What is theoretically possible for the attacker is not always what is readily practical, and things that are easy to do tend to happen more frequently in the real world.
Once you’ve compromised a system with a password hash file, it is a relatively easy procedure to download that file and then log off. You do have a lot of password cracking work to do, but there are a whole lot of tools out there for doing this kind of cracking, and you can work on it in the comfort of your own home without the risk of being caught.
Certainly if the attacker breached a site’s server infrastructure, he could install a long term tap that would read out cleartext passwords, but this is a much more complicated thing to do. You’d have to figure out how the site’s authentication process worked and install tapping software. You’d run the risk of breaking the sites functionality while getting your tap to work. You’d probably want to set up a server on the Internet on another compromised host to collect the passwords from the tap. You could also store the cleartext passwords locally, but either way you’d have to access that collection point repeatedly in order to get your results back out, each time running the risk that law enforcement might be waiting for you and planning to trace your connection.

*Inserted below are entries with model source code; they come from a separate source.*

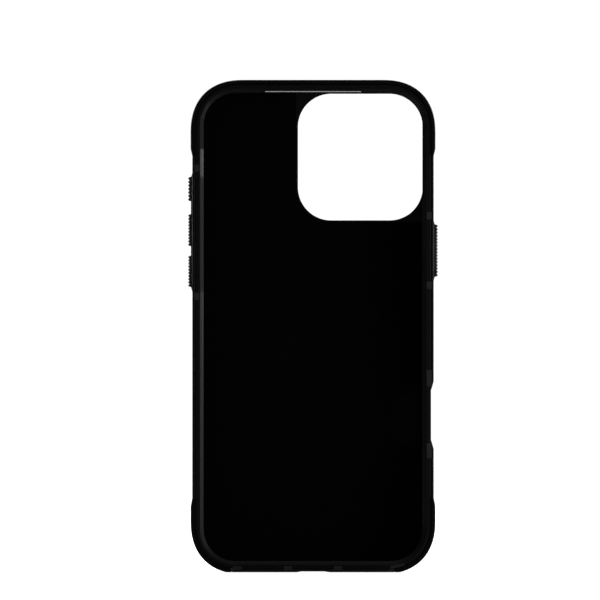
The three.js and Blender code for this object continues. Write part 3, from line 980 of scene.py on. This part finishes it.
def foot_zone(side, spare):
    """The stretch that a lower bumper covers, on the left or the right."""
    waist, beyond = FOOT_TOP + spare, TOP_HIGH.x + 2 * PAST
    low = -PAST if spare > 0 else 0
    end, inner = FOOT_LENGTH_END - spare, SHELL_HIGH.x - sizes().shell_wall - GAP
    wall = 2 * sizes().shell_wall
    right = [(end, low), (beyond, low), (beyond, waist - FOOT_FULL),
             (TOP_HIGH.x, waist - FOOT_FULL), (SHELL_HIGH.x, waist), (inner, waist),
             (inner - FLANGE_SLANT, waist - FLANGE_SLANT),
             (end - FLANGE_SLANT, waist - FLANGE_SLANT),
             (end - FLANGE_SLANT, wall + FLANGE_SLANT), (end, wall)]
    return [(side * x, y) for x, y in right]


def zone_prism(name, points):
    return prism(name, points, GUARD_LOW.z - PAST, TOP_HIGH.z + 2 * PAST)


def guard_room():
    """The hole in the back that takes the camera guard, with a gap all round."""
    return straight("guard_room", guard_outline().inset(-GAP), GUARD_LOW.z - PAST, TRAY_LOW.z)


def shell_blank():
    """The shell's back and walls as one solid, before its openings are cut."""
    inside = shell_outline().inset(sizes().shell_wall)
    outside = shell_outline()
    outside.bottom -= FOOT_FLAT
    back, rim = SHELL_LOW.z, SHELL_HIGH.z
    plate = back + SHELL_PLATE
    soft, edge = sizes().back_edge, sizes().rim_edge
    levels = [(outside.inset(3 * soft), back)]
    levels += rounded_edge(outside, soft, back + soft, soft, -90, 0, 10)
    levels += rounded_edge(outside, edge, rim - edge, edge, 0, 90)
    levels += [(inside.inset(-INNER_EDGE), rim), (inside, rim - INNER_EDGE)]
    levels += [(inside, plate), (inside.inset(soft), plate)]
    return loft("hard_shell_moulding", levels)


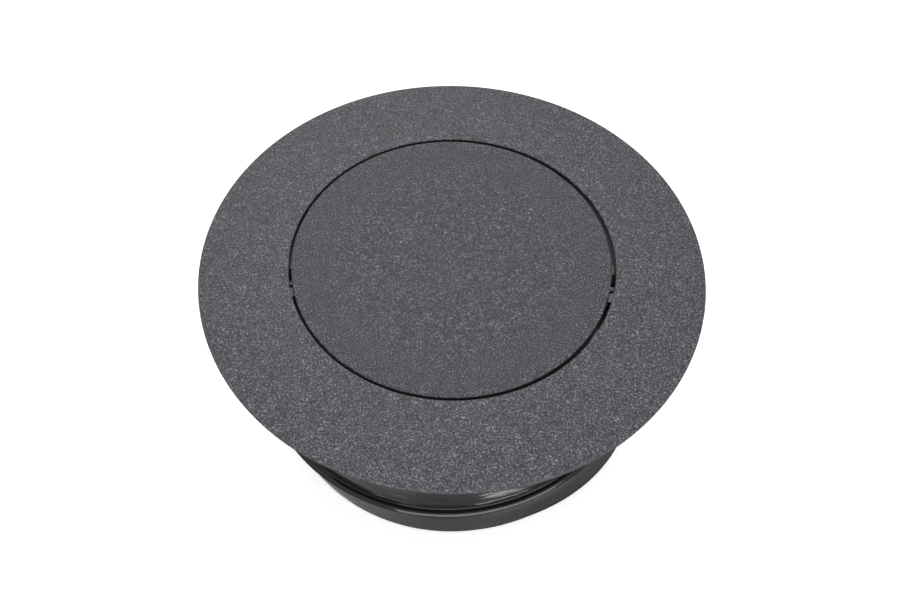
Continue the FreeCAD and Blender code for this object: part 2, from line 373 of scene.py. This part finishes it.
def rod_seat():
    """The block that carries one end of the rod, with its slot and spring hole, and the lug
    under it that the tipped lid stops against."""
    seat = written("seat", block(SEAT_X, BORE_R + 0.4, -SEAT_Y, SEAT_Y, SEAT_BOTTOM, SEAT_TOP, soft=0.2))
    slot_r = ROD_R + 0.05
    inner, outer = SEAT_X - 1, ROD_HALF + 0.1
    carved(seat, pin((inner, 0, PIVOT_Z), (outer, 0, PIVOT_Z), slot_r))
    carved(seat, block(inner, outer, -slot_r, slot_r, PIVOT_Z, 1))
    y, z = tang_place()
    carved(seat, pin((inner, y, z), (TANG_END + 0.1, y, z), WIRE_R + 0.05, 24))
    carved(seat, block(LUG_X, BORE_R + 0.2, *LUG_Y, LUG_BOTTOM, SEAT_BOTTOM + 0.5, soft=0.2), "UNION")
    bm = read_back(seat.data)
    bpy.data.objects.remove(seat)
    return bm


def barrel_shell():
    """The barrel: one pitch of skin screwed round and up, faded at both ends, trimmed to the
    rim and the collar, closed by rings down the inside, with a rod seat on each side."""
    bm = bmesh.new()
    turns = 6
    before = 2.6
    first = THREAD_FRONT_Z - before * PITCH
    lag = math.radians(-90 - before * 360)
    verts = []
    for height, z in thread_outline():
        r = NECK_R + height
        verts.append(bm.verts.new((r * math.cos(lag), r * math.sin(lag), first + z)))
    edges = [bm.edges.new(pair) for pair in zip(verts, verts[1:])]
    bmesh.ops.spin(bm, geom=verts + edges, cent=(0, 0, 0), axis=(0, 0, 1), angle=math.tau * turns,
                   dvec=(0, 0, PITCH / TURN_STEPS), steps=TURN_STEPS * turns, use_merge=False)
    bmesh.ops.remove_doubles(bm, verts=bm.verts, dist=1e-3)
    for v in bm.verts:
        v.co = Vector((v.co.x, v.co.y, 0)).normalized() * skin_r(*v.co) + Vector((0, 0, v.co.z))
    for z, normal in ((RIM_Z + FOOT_ROUND, (0, 0, -1)), (NECK_TOP, (0, 0, 1))):
        bmesh.ops.bisect_plane(bm, geom=bm.verts[:] + bm.edges[:] + bm.faces[:], dist=1e-5,
                               plane_co=(0, 0, z), plane_no=normal, clear_outer=True)
    rims = [e for e in bm.edges if e.is_boundary]
    low = [e for e in rims if e.verts[0].co.z < RIM_Z + 1]
    high = [e for e in rims if e.verts[0].co.z > NECK_TOP - 0.01]
    for r, z in ((COLLAR_R, -COLLAR_H), (COLLAR_R, -CORNER), (COLLAR_R - CORNER, 0), (BORE_R, 0),
                 (BORE_R, GROOVE_TOP), (GROOVE_R, GROOVE_TOP), (GROOVE_R, GROOVE_FLOOR_END),
                 (BORE_R, GROOVE_FOOT), (BORE_R, -12.0), (BORE_R, BORE_TAPER_TOP),
                 (BORE_RIM_R + 0.02, RIM_Z + 0.25), (BORE_RIM_R + 0.3, RIM_Z)):
        high = grown_ring(bm, high, r, z)
    for r, z in arc(RIM_R - FOOT_ROUND, RIM_Z + FOOT_ROUND, FOOT_ROUND, -25, -90, 3):
        low = grown_ring(bm, low, r, z)
    bmesh.ops.bridge_loops(bm, edges=low + high)
    bmesh.ops.remove_doubles(bm, verts=bm.verts, dist=1e-4)
    bmesh.ops.recalc_face_normals(bm, faces=bm.faces)
    piece = written("barrel_shell", bm)
    carved(piece, rod_seat(), "UNION")
    carved(piece, flipped_x(rod_seat()), "UNION")
    return shaded(piece, sharp=50.0)


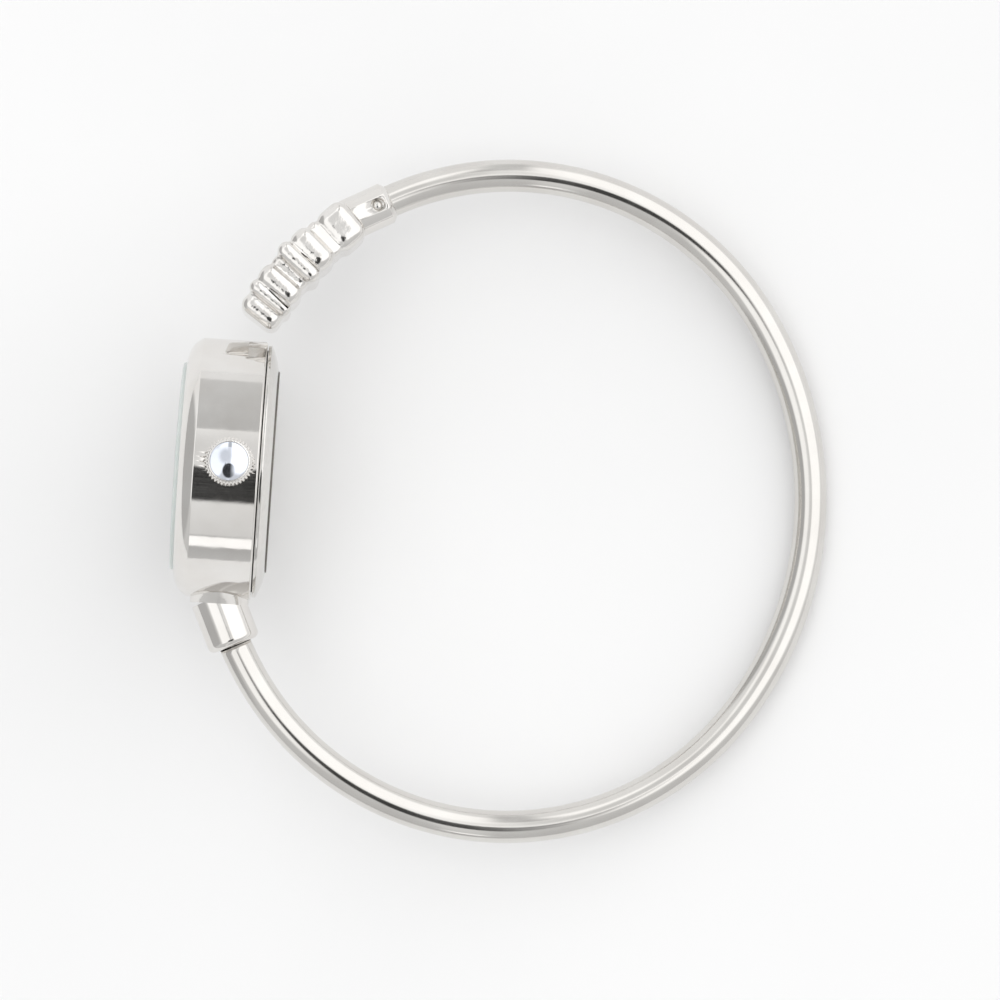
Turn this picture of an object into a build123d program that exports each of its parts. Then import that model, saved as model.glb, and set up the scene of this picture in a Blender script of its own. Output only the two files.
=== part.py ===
from build123d import *
from math import asin, atan, atan2, copysign, cos, degrees, hypot, pi, radians, sin, sqrt
import os

os.makedirs("parts", exist_ok=True)

# Every length is in millimetres and every angle in degrees.
# Levels are counted from the seam between case and back, towards the dial.
# Bearings on the hoop are counted from the case's axis, positive towards 12 o'clock.

# Hoop, on the centreline of its tube: an oval of four arcs
hoop_half_width = 30.3
hoop_half_depth = 28.15
hoop_roundness = 0.44
tube_radius = 1.5
tube_wall = 0.45

# Case: its axis stands a little towards 12 o'clock from the middle of the hoop
case_offset = 1.05
case_wall = 1.5
seam_inset = 4.8
flank_height = 5.85
bezel_height = 1.4
bezel_bulge = 0.34
bezel_lip = 0.2
edge_break = 0.12
ledge_width = 1.15
notch_bearing = 22.0
notch_width = 4.4
notch_height = 1.7
notch_depth = 0.5

# Crystal and its seal
bezel_width = 2.4
crystal_thickness = 1.35
crystal_proud = 0.35
crystal_chamfer = 0.12
crystal_seal = 0.25
seal_drop = 0.1

# Back, pressed into the bore, with its seal in the groove under the rim
back_bevel_width = 2.65
back_rim_inset = 0.3
back_groove = 0.3
back_height = 1.0
back_bulge = 0.12
back_step = 0.1
back_floor = 0.75
collar_height = 0.9
collar_wall = 0.7
collar_gap = 0.03
back_seal_width = 0.75

# Dial, markers and hands
dial_thickness = 0.4
dial_rim_gap = 0.3
foot_radius = 0.35
foot_length = 0.9
foot_inset = 1.3
foot_bearings = (45, 225)
marker_count = 12
marker_inset = 1.2
marker_length = 1.7
marker_width = 0.5
marker_height = 0.25
hand_clearance = 0.35
hand_thickness = 0.15
hour_hand_shortfall = 1.25
hour_hand_width = 0.8
minute_hand_reach_share = 0.72
minute_hand_width = 0.6
second_hand_excess = 0.15
second_hand_width = 0.2
hand_tail_share = 0.22
hour_bearing = 304.8
minute_bearing = 57.5
second_bearing = 210.0

# Crown, stem and crown tube
stem_level = 2.65
crown_travel = 0.8
crown_radius = 2.25
crown_length = 2.2
crown_gap = 0.3
crown_teeth = 44
crown_module = 0.1
crown_shoulder = 0.45
cap_radius = 1.72
cap_height = 0.3
cap_seat = 0.25
pipe_radius = 0.95
pipe_bore_radius = 0.62
pipe_stand = 1.7
ring_seal_width = 0.38
ring_seal_length = 0.4
ring_seal_inset = 0.1
stem_radius = 0.45
stem_square = 0.56
stem_pilot_radius = 0.25
stem_tip_gap = 0.61
stem_groove_radius = 0.28
square_overhang = 0.3
pilot_overhang = 0.4
running_gap = 0.03

# Movement: plate, bridge and the room between them
plate_rim = 0.7
spacer_width = 1.3
spacer_gap = 0.08
floor_level = 3.0
floor_thickness = 0.5
motion_room_radius = 5.2
motion_room_height = 0.6
bridge_level = 1.1
bridge_thickness = 0.4
overrun = 0.5

# Wheels
wheel_thickness = 0.2
pinion_thickness = 0.3
train_distance = 2.35
train_bearing = 60.0
pace_arbor_gap = 0.1
pace_bearing = 200.0
rotor_bearing = 215.0
motion_distance = 1.9
motion_bearing = 30.0
setting_bearing = -14.0
pinion_leaves = 8
centre_teeth = 64
third_teeth = 60
fourth_teeth = 48
fifth_teeth = 40
cannon_leaves = 10
minute_teeth = 30
hour_teeth = 32
setting_teeth = 16
clutch_teeth = 20
clutch_module = 0.1
arbor_radius = 0.15
seconds_arbor_radius = 0.12
cannon_radius = 0.34
hour_pipe_radius = 0.6
stud_radius = 0.15
fourth_wheel_level = 1.75
low_pinion_level = 1.7
upper_wheel_level = 2.2
upper_pinion_level = 2.15
centre_wheel_level = 2.7
centre_pinion_level = 2.65
motion_wheel_level = 3.58
tooth_tip_share = 0.8
tooth_root_share = 1.2
tooth_tip_half_share = 0.11
tooth_root_half_share = 0.2
pitch_turn = 360.0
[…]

Of course it is possible to do all of this, but its much more work, and requires a more sophisticated and persistent attacker. I’ve never seen a toolkit for this operation floating around on the Internet. I am certainly aware of many many tools for cracking hash files. Although my personal knowledge of toolkits is certainly not a scientifically rigorous datapoint, this does lead me to suspect that hash file cracking is a much more common operation in practice.
Given that several large disclosures of consumer website password hash files has occurred over the past couple of years I think this merits inclusion as a principal threat to user credentials, particularly given that we know many of these passwords have been reused on other systems.